Sri Lanka currently has prisoner transfer agreements with several countries such as India, Pakistan, the United Kingdom, the Maldives, Thailand, Kuwait, Latvia, and Mauritius under the Transfer of Offenders Act. These agreements aim to facilitate the social rehabilitation of offenders by allowing them to serve sentences in their home countries.
However, the audit reported that agreements with 15 other countries are yet to be signed, creating difficulties in transferring prisoners to their respective nations.
As a result, additional costs are incurred to provide these foreign prisoners with food and beverages in line with their dietary customs.
With increased prison capacity, the report noted that congestion could be reduced by transferring eligible foreign prisoners abroad.
The Accounting Officer of the Prisons Department assured that appropriate measures would be taken in the future, and the audit recommended formal action to expedite prisoner transfers to their home countries.

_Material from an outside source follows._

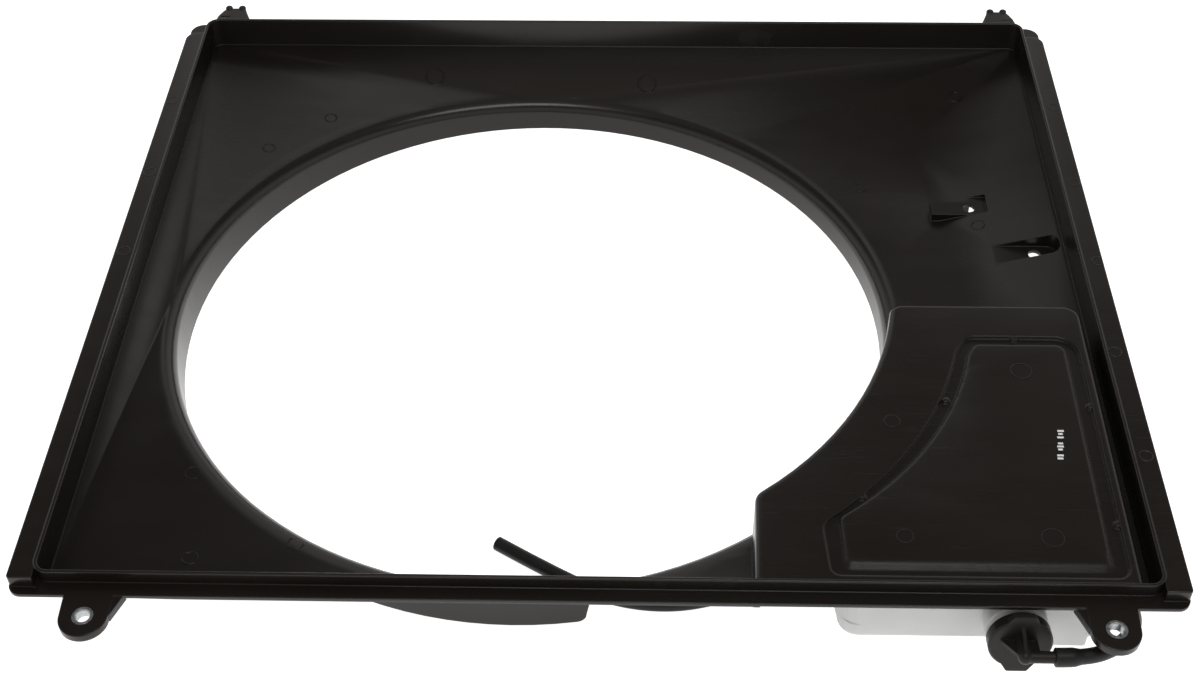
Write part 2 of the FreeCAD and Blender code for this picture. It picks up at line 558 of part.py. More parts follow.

Meanwhile, the audit also revealed lapses in reporting procedures for foreign nationals in custody.
According to the audit, after a foreign prisoner is imprisoned, reports should be sent to the Commissioner General of Prisons, with copies to the embassy of the prisoner’s home country and the Department of Immigration and Emigration. However, documentary evidence confirming that this process was followed for 26 foreign prisoners was not presented to auditors.